While some districts are allowing teachers to be in their empty classrooms to teach students who are learning virtually, Highland Park is one of many that opted to have teachers work from home to start the school year.
In contrast to the rushed switch in the spring, when teachers were adapting to online learning while continuing the ongoing school year, there was a bit more prep time going into the fall.
Special education elementary teacher Amanda Yonks said she began setting up her home classroom in mid-August amidst uncertainty about how the new school year would take place. Both she and Parham recently welcomed an NJ Advance Media photographer into their new at-home classrooms for a behind-the-screen look.
“Every time I went to go set up, I was like, ‘What happens if we go back?’ It was an uncertainty, doing it and then regretting it. So after we found out that (remote learning) was actually happening, I think it took me about two weeks,” Yonks said.
Her first challenge was finding a space to work within her home. She initially set up a work station in her bedroom, but quickly realized that wasn’t a great long term plan.

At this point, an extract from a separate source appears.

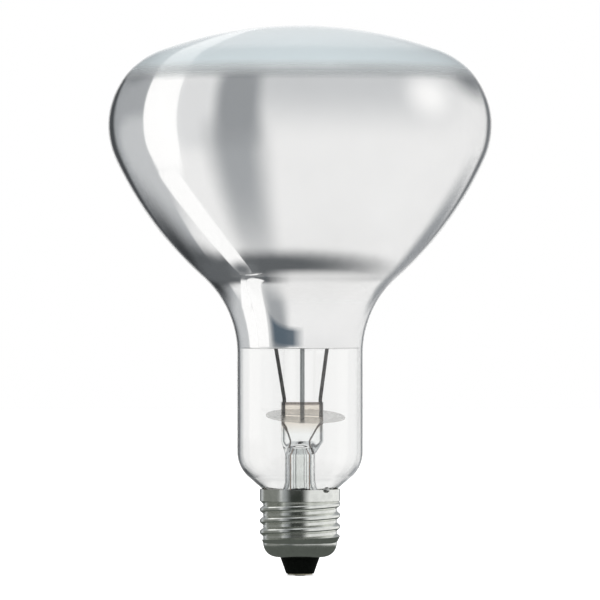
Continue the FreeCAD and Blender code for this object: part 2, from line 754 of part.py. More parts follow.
def support_bead(rod, hooks):
    bead = turned("support_bead_glass", [
        ("0", "bead_foot"),
        ("bead_face", "bead_foot", "bead_round", 1),
        ("bead_face", "bead_foot + bead_height"),
        ("0", "bead_foot + bead_height"),
    ])
    bead.setExpression("Placement.Base.x", bound("stem_shift"))
    return join("support_bead", "Cut", [bead, rod] + hooks)


# Filament: a coil hung in a wide open ring from five supports, between the two leads.

HOOKS = 5


def ring_way(index):
    return size("ring_first_angle + %d * ring_step_angle" % index)


def corner(index):
    return polar(size("ring_radius"), ring_way(index), size("ring_height"))


def filament_end(side):
    return corner(0) if side > 0 else corner(HOOKS + 1)


def filament_coil():
    corners = [corner(index) for index in range(HOOKS + 2)]
    return shaped("filament_coil", bent_wire(corners, size("coil_radius"), size("coil_bend")))


def hook_form(index):
    """Support wire in the plane of X and Z, with its eye round the filament, then turned to its place."""
    half_turn = math.radians(size("ring_step_angle")) / 2
    bend = size("coil_bend")
    inset = bend / math.cos(half_turn) - bend
    eye = FreeCAD.Vector(size("ring_radius") - inset, 0, size("ring_height"))
    root = FreeCAD.Vector(size("hook_root"), 0, size("bead_mid"))
    elbow = FreeCAD.Vector(size("hook_elbow"), 0, size("bead_mid + hook_rise"))
    ring = size("coil_radius + hook_wire")
    arrive = eye + (elbow - eye).normalize() * ring
    wire = bent_wire([root, elbow, arrive], size("hook_wire"), size("hook_bend"))
    loop = Part.makeTorus(ring, size("hook_wire"), eye, FreeCAD.Vector(0, 1, 0))
    hook = shaped("filament_hook_%d" % index, wire.fuse(loop))
    hook.Placement = FreeCAD.Placement(
        FreeCAD.Vector(0, 0, 0), FreeCAD.Rotation(FreeCAD.Vector(0, 0, 1), ring_way(index)))
    return hook


lead_right = inner_lead("inner_lead_right", 1)
lead_left = inner_lead("inner_lead_left", -1)
seal_right = seal_wire("seal_wire_right", 1)
seal_left = seal_wire("seal_wire_left", -1)
tail_centre = centre_tail()
tail_side = side_tail()
rod = support_rod()
press = press_block()
envelope = glass_envelope()
coil = filament_coil()
hooks = [hook_form(index) for index in range(1, HOOKS + 1)]

KEPT = [
    envelope,
    reflector_coating(),
    glass_stem(press, [lead_left, lead_right, seal_left, seal_right, rod]),
    exhaust_tube(),
    heat_disc(press),
    lead_left,
    lead_right,
    seal_left,
    seal_right,
    tail_centre,
    tail_side,
    rod,
    support_bead(rod, hooks),
    join("filament", "Cut", [coil, lead_left, lead_right]),
    cap_shell(),
    cap_insulator(),
    contact_plate(),
    contact_solder(tail_centre),
    rim_solder(tail_side, envelope),
    capping_cement(tail_side),
]
for index, hook in enumerate(hooks):
    KEPT.append(join("filament_support_%d" % (index + 1), "Cut", [hook, coil]))

doc.recompute()

for item in doc.Objects:
    if "Invalid" in item.State or "Error" in item.State:
        raise RuntimeError("%s: %s" % (item.Label, item.State))
for item in KEPT:
    shape = item.Shape
    if shape.isNull() or not shape.isValid():
        raise RuntimeError("%s: no valid shape" % item.Label)
    shape.exportStep(os.path.join("parts", item.Label + ".step"))
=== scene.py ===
import math

import bmesh
import bpy
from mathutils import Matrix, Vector

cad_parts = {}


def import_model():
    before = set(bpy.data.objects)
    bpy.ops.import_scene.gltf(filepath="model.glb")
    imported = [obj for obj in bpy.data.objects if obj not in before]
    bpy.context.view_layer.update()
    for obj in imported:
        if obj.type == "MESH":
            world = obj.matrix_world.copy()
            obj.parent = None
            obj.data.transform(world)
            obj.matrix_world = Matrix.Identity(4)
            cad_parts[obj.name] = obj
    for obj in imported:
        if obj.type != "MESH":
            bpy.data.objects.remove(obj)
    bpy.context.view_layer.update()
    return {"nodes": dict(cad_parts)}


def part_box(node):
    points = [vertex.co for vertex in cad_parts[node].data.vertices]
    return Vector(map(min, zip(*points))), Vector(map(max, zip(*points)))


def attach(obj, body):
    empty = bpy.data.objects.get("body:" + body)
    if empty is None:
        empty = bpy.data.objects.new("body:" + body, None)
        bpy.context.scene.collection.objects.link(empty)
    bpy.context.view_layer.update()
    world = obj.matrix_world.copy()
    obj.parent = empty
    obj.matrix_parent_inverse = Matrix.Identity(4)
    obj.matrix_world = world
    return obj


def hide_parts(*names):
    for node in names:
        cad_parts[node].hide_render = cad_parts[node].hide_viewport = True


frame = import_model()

MM = 0.001

# Sizes in millimetres, as in the part's source. Z is the lamp's axis.
OVERALL_LENGTH = 179.0
HEAD_RADIUS = 62.5
HEAD_HEIGHT = 146.4
SHOULDER_RADIUS = 26.2
BODY_RADIUS = 115.8
THROAT_RADIUS = 32.8
THROAT_HEIGHT = 72.4
NECK_RADIUS = 20.5
HEEL_RADIUS = 11.0
HEEL_SLOPE = math.radians(50)
GLASS_WALL = 1.0
SEAL_HEIGHT = 23.0
SEAL_RADIUS = 11.3
FLARE_RIM = 10.3
CAP_RADIUS = 13.15
CAP_SHEET = 0.3
CAP_RIM = 28.2
RIM_GAP = 0.7

# The visible silver ends where its solid does. It is a little thinner and closer to the glass.
FILM_GAP = 0.02
FILM_WALL = 0.12
FILM_TOP = math.radians(43.7)
FILM_FOOT = math.radians(2.7)
FILM_EDGE = HEAD_HEIGHT + SHOULDER_RADIUS * math.sin(FILM_TOP)

# Heights at which a finish is nil and full: the silver, which thins out upward, the dome's etching,
# the press's browning and its dark upper edge. Faces over SATIN_FOOT wear the satin glass.
SILVERED = (163.6, 160.5)
ETCHED = (FILM_EDGE - 4.2, FILM_EDGE + 1.8)
SATIN_FOOT = FILM_EDGE - 4.5
PRESS_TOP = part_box("glass_stem")[1].z / MM
BROWNED = (PRESS_TOP - 10.5, PRESS_TOP - 6.5)
BURNT = (PRESS_TOP - 1.2, PRESS_TOP - 0.7)

# Centres of the outline's arcs.
SHOULDER_MID = HEAD_RADIUS - SHOULDER_RADIUS
DOME_RISE = OVERALL_LENGTH - HEAD_HEIGHT
DOME_RADIUS = ((DOME_RISE ** 2 + SHOULDER_MID ** 2 - SHOULDER_RADIUS ** 2)
               / (2 * (DOME_RISE - SHOULDER_RADIUS)))
THROAT_MID = NECK_RADIUS + THROAT_RADIUS
HEEL_MID = NECK_RADIUS - HEEL_RADIUS
HEEL_SIDE = (CAP_RADIUS - CAP_SHEET - RIM_GAP - HEEL_MID) * math.cos(HEEL_SLOPE)
HEEL_HEIGHT = CAP_RIM + (HEEL_RADIUS - HEEL_SIDE) / math.sin(HEEL_SLOPE)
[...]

“I wasn’t sleeping at night thinking about work,” Yonks said. Other family members who were working from home made finding her own space even more difficult, she said.
For the start of the new school year, Yonks “took over” the shared living room, she said, filling it with a desk and wall hangings. Like Parham, she tried to keep the room bright and cheerful, taking care to make sure any wall decorations were big enough to be seen on-camera.
“It was a lot harder” setting up at home than in a classroom, Yonks said. Not only does she have less wall space to hang things, not having the children physically in their learning environment can make engaging them challenging.
“You have to (make the space) virtually inviting,” she said.
In addition to the same wall hangings that would normally be in her room, Parham’s home classroom is tech-heavy.
Parham has a main laptop set up on her desk where she can share screens of YouTube videos or online activities. The kid’s faces on Zoom are on a second, external monitor. When she needs to be in front of the wall instead of at the desk she uses an old iPad as a camera, and an old iPhone works as a document camera to make reading stories easier.
All of these changes come with a price tag. Both say they had to buy tech accessories, like a mouse, iPad stand and headphones, and get creative with things they already owned. Yonks repurposed a garment rack into a hanging stand for her calendar and a folding table into a desk, while a chunk of Parham’s tech were old gadgets the family already owned.
“I have the tech to make this effective— not many have that so the inequity is unfortunately an issue,” Parham said.
Teaching young children has always demanded flexibility during the day, but Yonks and Parham said the reliance on technology makes adaptability more important than ever — especially when the kids' internet is lagging at home.
“So you have to think about your plan for the day but then base it on what the child’s situation at home is,” Yonks said. Some days the websites she needs have loaded, and on another day two of her students kept getting kicked off the Zoom meeting.
Neither teacher got ready for the school year alone. In Parham’s home, her children and husband helped with painting and furniture assembly, and her sister loaned her computer supplies. Yonks used donations from Teachers Choose to help get a set of supplies to each of her special education students.
“It takes a village to make this work,” Parham said.
But even with all this work, it’s unclear how much longer teachers will stay at home. Although Highland Park has announced an Oct. 5 return to the classroom date Parham said some teachers might have to remain remote if enough students choose to stay home. A hybrid schedule with some in-person and some remote days might also necessitate a home classroom.
And at any moment, an outbreak in the school could force everyone back into their bedrooms.
“It’s just an unknown factor— what’s going to be — so kind of just focusing on this is my situation right now and that’s why I have decided to go all out (setting up) the classroom at home,” Yonks said.